Material provided>

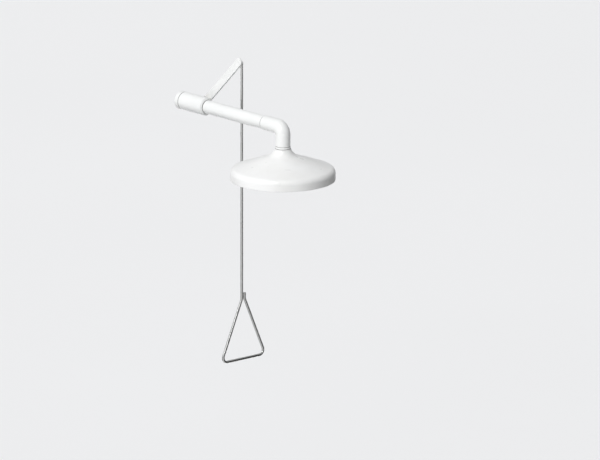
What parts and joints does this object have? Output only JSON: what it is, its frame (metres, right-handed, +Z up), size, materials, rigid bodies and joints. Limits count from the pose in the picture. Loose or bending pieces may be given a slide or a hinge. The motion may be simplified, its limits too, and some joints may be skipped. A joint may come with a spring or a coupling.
{
  "type": "emergency safety shower",
  "caption": "Horizontally fed overhead emergency shower: quarter-turn valve with lever and pull rod, straight pipe, elbow and bell-shaped spray head.",
  "frame": {"origin": "centre of the valve's inlet face, where the supply pipe screws in", "axes": "+Z up; +Y out of the inlet, toward the supply; the pipe and head run toward -Y; the lever and pull rod are on the +X side"},
  "size_m": [0.2566, 0.497, 0.758],
  "materials": {
    "white_enamel": "satin powder coat",
    "white_plastic": "satin moulded",
    "satin_steel": "satin",
    "brass": "machined",
    "white_seal": "PTFE",
    "white_nylon": "moulded nylon",
    "black_rubber": "matt"
  },
  "bodies": {
    "shower": {"inlet_adapter": "white_enamel", "body_o_ring": "black_rubber", "seat_inlet": "white_seal", "seat_outlet": "white_seal", "valve_body": "white_enamel", "stem_packing": "white_seal", "gland_nut": "brass", "stop_pin": "satin_steel", "drench_pipe": "white_enamel", "elbow": "white_enamel", "neck_collar": "white_enamel", "head_nipple": "brass", "shower_head": "white_plastic", "head_gasket": "black_rubber", "head_lock_nut": "white_plastic", "flow_regulator": "white_nylon", "regulator_ring": "black_rubber", "deflector_plate": "white_plastic", "deflector_spacer_1": "white_nylon", "deflector_spacer_2": "white_nylon", "deflector_spacer_3": "white_nylon", "deflector_screw_1": "satin_steel", "deflector_screw_2": "satin_steel", "deflector_screw_3": "satin_steel"},
    "lever": {"ball": "satin_steel", "stem": "satin_steel", "thrust_washer": "white_seal", "stop_washer": "satin_steel", "lever_arm": "white_enamel", "lock_washer": "satin_steel", "lever_nut": "satin_steel", "rod_bush": "white_nylon"},
    "rod": {"pull_rod": "satin_steel"}
  },
  "joints": [
    {"name": "lever_turn", "type": "hinge", "parent": "shower", "child": "lever", "pos_m": [0, -0.0462, 0], "axis": [1, 0, 0], "range_deg": [0, 90]},
    {"name": "rod_upright", "type": "hinge", "parent": "lever", "child": "rod", "pos_m": [0.0501, -0.16457, 0.11837], "axis": [1, 0, 0], "range_deg": [-90, 0]}
  ],
  "couplings": [
    {"joint": "rod_upright", "follows": "lever_turn", "ratio": -1}
  ]
}
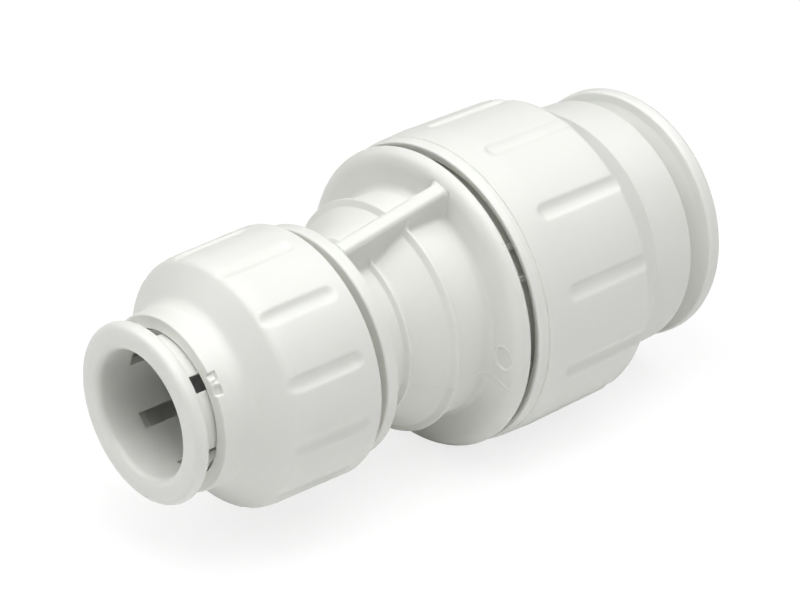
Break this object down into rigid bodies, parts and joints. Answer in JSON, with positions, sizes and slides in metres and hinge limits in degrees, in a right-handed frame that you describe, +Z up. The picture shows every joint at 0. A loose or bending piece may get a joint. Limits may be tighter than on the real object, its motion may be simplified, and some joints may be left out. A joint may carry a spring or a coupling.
{
  "type": "push to connect fitting",
  "caption": "Straight push to connect reducing coupler for plastic or copper water tube, with a release collet and a fluted twist-to-lock screw cap at each end of a ribbed body.",
  "frame": {"origin": "on the fitting's axis at mid-length, halfway between the two collet faces", "axes": "+X along the fitting's axis, towards the 22 mm end; +Z up, with the moulded neck ribs rolled 17 degrees from +Z towards -Y"},
  "size_m": [0.079, 0.0392, 0.0392],
  "materials": {
    "white_body": "satin, injection moulded",
    "white_cap": "satin, injection moulded",
    "white_collet": "semi-gloss, injection moulded acetal",
    "grey_spacer": "satin, injection moulded",
    "black_rubber": "lightly greased moulded rubber",
    "spring_steel": "bright rolled stainless strip"
  },
  "bodies": {
    "body": {"body": "white_body", "o_ring_15": "black_rubber", "o_ring_22": "black_rubber"},
    "seal_follower_15": {"spacer_ring_15": "grey_spacer"},
    "cap_15": {"cap_15": "white_cap"},
    "collet_15": {"collet_15": "white_collet", "grip_tooth_15_1": "spring_steel", "grip_tooth_15_2": "spring_steel", "grip_tooth_15_3": "spring_steel", "grip_tooth_15_4": "spring_steel", "grip_tooth_15_5": "spring_steel", "grip_tooth_15_6": "spring_steel"},
    "seal_follower_22": {"spacer_ring_22": "grey_spacer"},
    "cap_22": {"cap_22": "white_cap"},
    "collet_22": {"collet_22": "white_collet", "grip_tooth_22_1": "spring_steel", "grip_tooth_22_2": "spring_steel", "grip_tooth_22_3": "spring_steel", "grip_tooth_22_4": "spring_steel", "grip_tooth_22_5": "spring_steel", "grip_tooth_22_6": "spring_steel", "grip_tooth_22_7": "spring_steel", "grip_tooth_22_8": "spring_steel"}
  },
  "joints": [
    {"name": "spacer_15_advance", "type": "slide", "parent": "body", "child": "seal_follower_15", "axis": [1, 0, 0], "range_m": [0, 0.00051]},
    {"name": "cap_15_twist", "type": "hinge", "parent": "seal_follower_15", "child": "cap_15", "pos_m": [-0.024, 0, 0], "axis": [1, 0, 0], "range_deg": [0, 90]},
    {"name": "collet_15_release", "type": "slide", "parent": "seal_follower_15", "child": "collet_15", "axis": [1, 0, 0], "range_m": [0, 0.0015]},
    {"name": "spacer_22_advance", "type": "slide", "parent": "body", "child": "seal_follower_22", "axis": [-1, 0, 0], "range_m": [0, 0.00051]},
    {"name": "cap_22_twist", "type": "hinge", "parent": "seal_follower_22", "child": "cap_22", "pos_m": [0.018, 0, 0], "axis": [-1, 0, 0], "range_deg": [0, 90]},
    {"name": "collet_22_release", "type": "slide", "parent": "seal_follower_22", "child": "collet_22", "axis": [-1, 0, 0], "range_m": [0, 0.0016]}
  ],
  "couplings": [
    {"joint": "spacer_15_advance", "follows": "cap_15_twist", "m_per_rad": 0.00031831},
    {"joint": "spacer_22_advance", "follows": "cap_22_twist", "m_per_rad": 0.00031831}
  ]
}
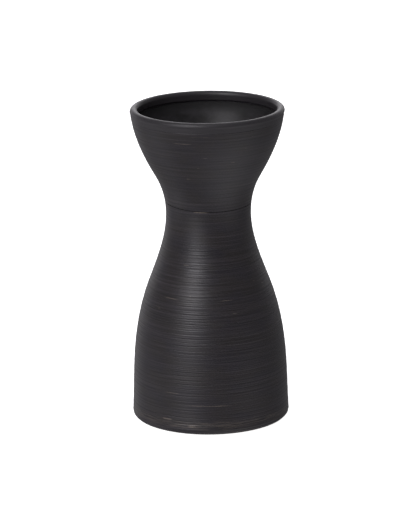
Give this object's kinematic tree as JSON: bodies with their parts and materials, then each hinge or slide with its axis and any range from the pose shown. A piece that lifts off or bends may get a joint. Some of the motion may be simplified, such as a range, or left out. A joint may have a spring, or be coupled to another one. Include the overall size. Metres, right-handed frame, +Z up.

What to work on> Copy each line of the data above that holds "degrees".

Correct answer>
Break this object down into rigid bodies, parts and joints. Answer in JSON, with positions, sizes and slides in metres and hinge limits in degrees, in a right-handed frame that you describe, +Z up. The picture shows every joint at 0. A loose or bending piece may get a joint. Limits may be tighter than on the real object, its motion may be simplified, and some joints may be left out. A joint may carry a spring or a coupling.
  "frame": {"origin": "on the fitting's axis at mid-length, halfway between the two collet faces", "axes": "+X along the fitting's axis, towards the 22 mm end; +Z up, with the moulded neck ribs rolled 17 degrees from +Z towards -Y"},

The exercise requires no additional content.